Thursday, June 10, 2010

How to be more persuasive.

Post 503 - The authors of Yes! 50 Scientifically Proven Ways to Be Persuasive, share these top five ways to increase your influence and persuasiveness with others:

- Be the first to give.
Studies show that we’re more easily persuaded by people who’ve done something for us first. We’re more likely to help colleagues with their projects if they’ve helped us with ours in the past. And personalized requests are the most persuasive of all. When researchers randomly sent out surveys, they were able to double the response rate when they personalized the requests by including a handwritten note with each one.

- Don’t offer too many choices.
Too many choices often frustrate people whether it’s the number of products you offer or the number of benefit plans you allow employees to choose from. For example, companies offering a small number of retirement plans have far greater enrollment than similar companies that offer a large number of plans.

- Speak against your self-interest.
Trust is a critical component to persuasion. The surest way to be seen to be honest is to admit to a small weakness in your argument, product or business immediately before presenting the strongest positive argument for your product or service.

- Losses are more persuasive than gains.
Instead of telling your audience what they stand to gain from taking your advice or buying your product, research shows that people are more often persuaded if you tell them what they stand to lose if they don’t take your advice or buy your product.

- Let people feel they’re already making progress toward a goal.
A car wash offering a loyalty card nearly doubled customer retention by changing their offer from “Buy eight washes, get one free” to “Buy 10 washes, get one free - and we’ll start you off by crediting you with two washes.”

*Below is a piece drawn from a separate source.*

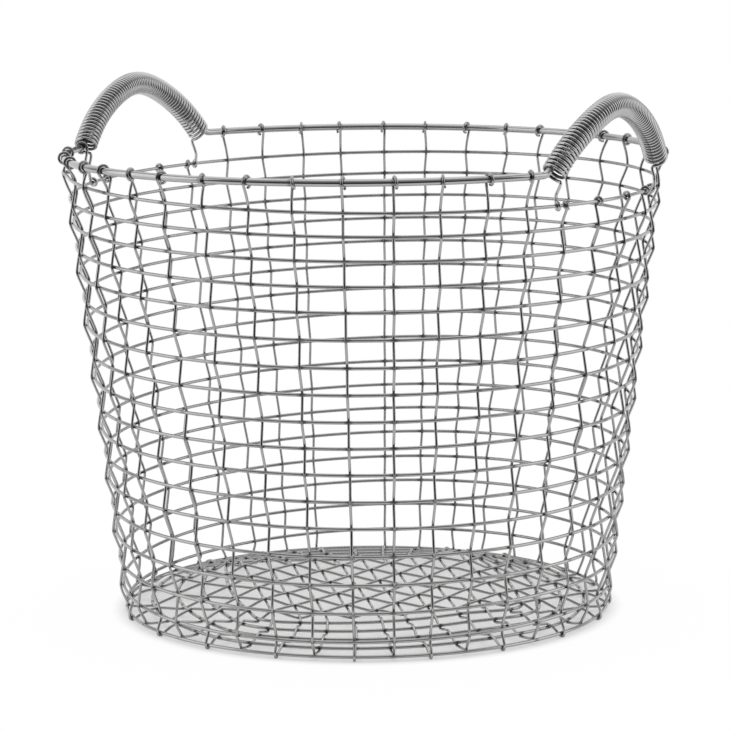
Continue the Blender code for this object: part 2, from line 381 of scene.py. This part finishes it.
def steelSkin(slot):
    look, grain = steelLooks[slot], steelGrain
    graph = Graph(bpy.data.materials.new("steel_" + slot))
    place = graph.node("ShaderNodeTexCoord", output="Object")
    cloud = graph.node("ShaderNodeTexNoise", None, {"Vector": place, **grain["cloud"]})
    fleck = graph.node("ShaderNodeTexNoise", None, {"Vector": place, **grain["fleck"]})
    strip = graph.node("ShaderNodeTexCoord", output="UV")
    run = graph.node("ShaderNodeMapping", None, {"Vector": strip, "Scale": grain["dieStretch"]})
    dieLines = graph.node("ShaderNodeTexNoise", None, {"Vector": run, **grain["dieLines"]})
    # painted shade: the mark on the mesh darkens the metal towards its last colour, and roughens it
    paintedShade = graph.node("ShaderNodeAttribute", {"attribute_name": "crossing"}, output="Fac")
    bright, darker, shadeColour = (
        (*(look[key] * np.array(grain["tint"])), 1.0) for key in ("colour", "dark", "paintedShade")
    )
    clear = cloud * grain["cloudShare"] + dieLines * grain["lineShare"] - grain["brightFrom"]
    body = graph.mix(clear, darker, bright)
    skin = graph.mix(paintedShade * (grain["touchShare"] + grain["touchFleck"] * fleck), body, shadeColour)
    height = dieLines * grain["lineHeight"] + fleck * grain["fleckHeight"]
    sockets = {"Height": height, "Strength": look["bump"], "Distance": grain["bumpDepth"]}
    rough = look["rough"] + grain["roughSwing"] * (cloud - 0.5) + grain["touchRough"] * paintedShade
    bump = graph.node("ShaderNodeBump", None, sockets)
    graph.set(Base_Color=skin, Metallic=1.0, Roughness=rough, Normal=bump)
    return graph.owner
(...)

Robert Cialdini's six universal principles of social influence are very similar:

- Reciprocation.
We feel obligated to return favors performed for us.

- Authority.
We look to experts to show us the way.

- Commitment/consistency.
We want to act consistently with our commitments and values.

- Scarcity.
The less available the resource, the more we want it.

- Liking.
The more we like someone, the more we want to say yes to them.

- Social proof.
We look to what others do to guide our behavior.

Some people have the ability to convince the undecided and others don't. However, persuasion isn’t just a skill that a chosen few are born with. Researchers have developed rules and guidelines for moving people in your direction and learning about these can help you become a more effective influencer.

Finally, here's what Napoleon Hill has to say on this subject.
"Your view of yourself will greatly influence how others perceive you. If you are a confident, cheerful, positive person, your co-workers, friends, and family will be attracted to your personality. If you are unhappy, negative, and always complaining about your situation, others will be repelled. Even when at times you don't feel very happy, by forcing yourself to behave in a positive fashion, you will find that you soon feel genuinely upbeat, because your subconscious mind doesn't know the difference between an artificial emotion and the real thing. When you behave positively, you will positively influence everyone around you-including yourself."